In other words, Republicans are seeking to fund their major tax cut plan by boosting the fossil fuel industry and harming the climate. Further, if this is the only plan to offset the tax cuts, the plan would still pile billions of dollars onto the deficit.
And, as ITEP notes, while the proposal would technically only enact the largest tax cuts for the next two years, the bill’s proponents are planning to make these cuts permanent — which the Committee for a Responsible Federal Budget has said would cost the government $1 trillion in revenue over the next decade.
Democrats have blasted the plan, saying that it only represents Republicans’ latest attempt to hand tax breaks to their wealthy benefactors while sapping public resources away from the rest of the public.

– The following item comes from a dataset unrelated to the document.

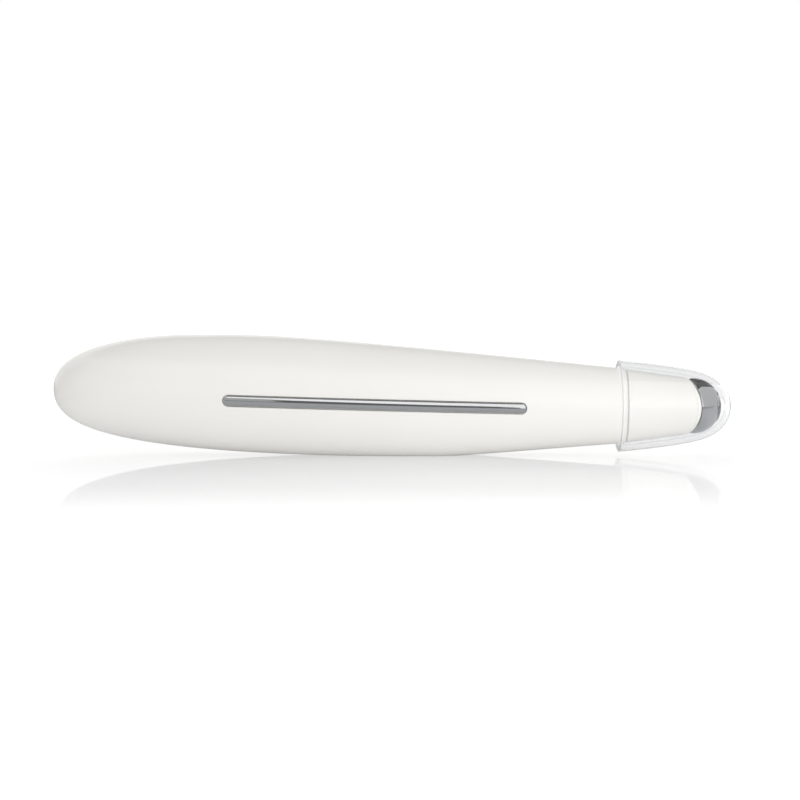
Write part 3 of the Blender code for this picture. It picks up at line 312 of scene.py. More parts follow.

“With the predictability of a metronome, Republicans are back doing what they do best: pushing tax giveaways that benefit the wealthy, the large, huge corporations, while telling working families to take a hike,” said Senate Majority Leader Chuck Schumer (D-New York) in remarks on the Senate floor on Monday.
In a hearing last week, Rep. Richard Neal (D-Massachusetts), top Democrat on the Ways and Means Committee, pointed out that it took Republicans just days after the debt ceiling crisis to propose billions in tax cuts. “Not even a week after their manufactured default crisis and it is back to tax cuts for the wealthy and well-connected,” said Neal.